A Risk Not Worth Taking
Gosh, I saw this prompt and thought as a new mom for the entirety of a pandemic (to the week) this has been a theme in my life. We love to travel, I love to run, and we love being together with our people, BUT we have a little guy who has ben relying on me minute by minute and we have high risk family members so where do we draw the line?
It was easier to navigate at the beginning of E’s life because we were too exhausted to think about much, and my hormones were so all over the place I got to have a final say a lot of the times. And when the cases dropped late summer and early fall we felt ok traveling on a small scale to see new places. We set boundaries, no indoor dining except for the very early morning breakfast shift at Disney because not many people are up at 6:30 with a 7 month old on vacation. We said no to anywhere we needed to fly. We only rented places that had advanced cleaning protocols in place. We drew a line in the sand. For me it meant no group runs, and the one race I did that did not implement strict COVID protocols felt too risky.

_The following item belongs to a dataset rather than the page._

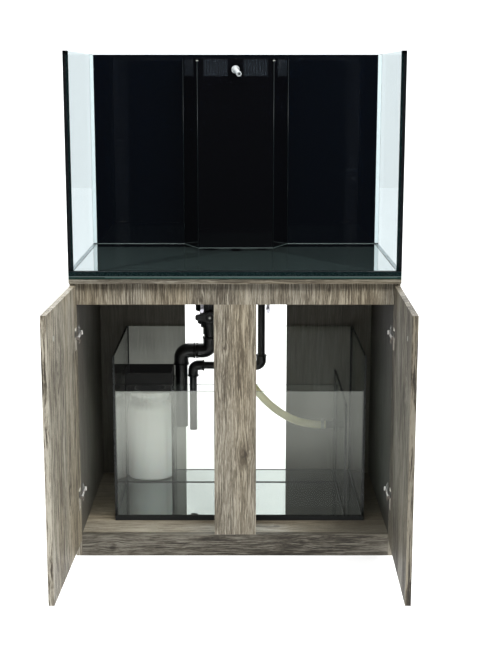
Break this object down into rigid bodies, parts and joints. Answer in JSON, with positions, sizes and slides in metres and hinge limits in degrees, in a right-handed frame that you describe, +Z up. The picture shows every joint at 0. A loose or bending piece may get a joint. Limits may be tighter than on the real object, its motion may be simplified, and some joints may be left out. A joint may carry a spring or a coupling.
{
  "type": "aquarium on stand",
  "caption": "Rimless glass tank with black back and overflow box on a driftwood two-door cabinet with valve plumbing and a glass sump holding a felt filter sock.",
  "frame": {"origin": "on the ground, under the middle of the cabinet top", "axes": "+X to the viewer's right, +Y to the back, +Z up"},
  "size_m": [0.9236, 1.0527, 1.421],
  "materials": {
    "driftwood_laminate": "matt textured laminate, grey-brown driftwood grain",
    "clear_glass": "polished clear float glass",
    "black_glass": "glass backed with black film",
    "black_acrylic": "polished black acrylic sheet",
    "black_pvc": "satin black moulded pipe and fittings",
    "hinge_steel": "nickel-plated pressed steel",
    "grey_nozzle": "pale grey glossy plastic",
    "white_plastic": "white moulded plastic",
    "vinyl_hose": "milky translucent vinyl",
    "white_felt": "needled polyester felt",
    "black_silicone": "smooth cured silicone",
    "black_foam": "closed-cell foam"
  },
  "bodies": {
    "frame": {"tank_bottom": "clear_glass", "tank_front": "clear_glass", "tank_back": "black_glass", "tank_left": "clear_glass", "tank_right": "clear_glass", "tank_silicone": "black_silicone", "levelling_mat": "black_foam", "overflow_front": "black_acrylic", "overflow_left": "black_acrylic", "overflow_right": "black_acrylic", "drain_standpipe": "black_pvc", "emergency_standpipe": "black_pvc", "return_riser": "black_pvc", "bulkheads": "black_pvc", "bulkhead_nuts": "black_pvc", "cabinet_top": "driftwood_laminate", "left_side": "driftwood_laminate", "right_side": "driftwood_laminate", "cabinet_floor": "driftwood_laminate", "apron": "driftwood_laminate", "base_rail": "driftwood_laminate", "centre_stile": "driftwood_laminate", "left_back": "driftwood_laminate", "right_back": "driftwood_laminate", "back_stretcher": "driftwood_laminate", "rear_base_rail": "driftwood_laminate", "left_hinge_arms": "hinge_steel", "right_hinge_arms": "hinge_steel", "left_latch": "white_plastic", "right_latch": "white_plastic", "valve_body": "black_pvc", "union_nuts": "black_pvc", "drain_pipes": "black_pvc", "drain_elbows": "black_pvc", "emergency_pipes": "black_pvc", "emergency_elbows": "black_pvc", "return_hose": "vinyl_hose", "hose_barbs": "black_pvc", "hose_clamps": "hinge_steel", "sump_base": "black_foam", "sump_front": "clear_glass", "sump_back": "clear_glass", "sump_left": "clear_glass", "sump_right": "clear_glass", "sump_partition": "clear_glass", "sump_baffles": "clear_glass"},
    "left_door": {"left_door": "driftwood_laminate", "left_hinge_cups": "hinge_steel", "latch_strikes_left": "hinge_steel"},
    "right_door": {"right_door": "driftwood_laminate", "right_hinge_cups": "hinge_steel", "latch_strikes_right": "hinge_steel"},
    "left_plunger": {"left_plunger": "white_plastic"},
    "right_plunger": {"right_plunger": "white_plastic"},
    "valve_handle": {"valve_handle": "black_pvc"},
    "nozzle_collar": {"nozzle_collar": "grey_nozzle"},
    "return_nozzle": {"return_nozzle": "grey_nozzle"},
    "sock_tray": {"sock_tray": "black_acrylic"},
    "filter_sock": {"filter_sock": "white_felt", "sock_ring": "black_acrylic"}
  },
  "joints": [
    {"name": "left_door_hinge", "type": "hinge", "parent": "frame", "child": "left_door", "pos_m": [-0.4491, -0.3, 0.4185], "axis": [0, 0, 1], "range_deg": [-3, 91.6]},
    {"name": "right_door_hinge", "type": "hinge", "parent": "frame", "child": "right_door", "pos_m": [0.4491, -0.3, 0.4185], "axis": [0, 0, -1], "range_deg": [-6, 88.6]},
    {"name": "left_latch_push", "type": "slide", "parent": "frame", "child": "left_plunger", "axis": [0, 1, 0], "range_m": [0, 0.002], "stiffness_N_per_m": 300},
    {"name": "right_latch_push", "type": "slide", "parent": "frame", "child": "right_plunger", "axis": [0, 1, 0], "range_m": [0, 0.002], "stiffness_N_per_m": 300},
    {"name": "valve_turn", "type": "hinge", "parent": "frame", "child": "valve_handle", "pos_m": [-0.082, 0.1997, 0.606], "axis": [0, 1, 0], "range_deg": [0, 90]},
    {"name": "nozzle_swivel", "type": "hinge", "parent": "frame", "child": "nozzle_collar", "pos_m": [0, 0.1677, 1.375], "axis": [0, 1, 0], "continuous": true},
    {"name": "nozzle_tilt", "type": "hinge", "parent": "nozzle_collar", "child": "return_nozzle", "pos_m": [0, 0.1677, 1.375], "axis": [0.788, 0, 0.6157], "range_deg": [-64, 6]},
    {"name": "tray_lift", "type": "slide", "parent": "frame", "child": "sock_tray", "axis": [0, 0, 1], "range_m": [0, 0.3]},
    {"name": "sock_lift", "type": "slide", "parent": "frame", "child": "filter_sock", "axis": [0, 0, 1], "range_m": [0, 0.024]}
  ]
}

But now it’s hard. E is turning 1 next month, we want to do a blow out. We are ready to travel again as cases start to drop, I want to do races which come with its own logistical nightmare. Jon has to go in more for work with his new promotion, I need a little bit more care with my running load. And now Elijah is at school some during the week. The amount of variables even for this Enneagram Eight is a lot to navigate. Oh and did I mention we still have those high risk family members that don’t want to miss out completely on E’s first year.
Maybe this isn’t about a risk not worth taking, but more about the reality that every day has 10 variables you can see and 60 you can’t. It doesn’t make planning fun like it used to, but that fact has helped me stay more grounded in the present. So whether it’s a risk you do or a risk you don’t, maybe we can all agree to live more presently and we can take that with us after the pandemic is over. If we don’t, we miss some of what God has for us in the details he cares so much about.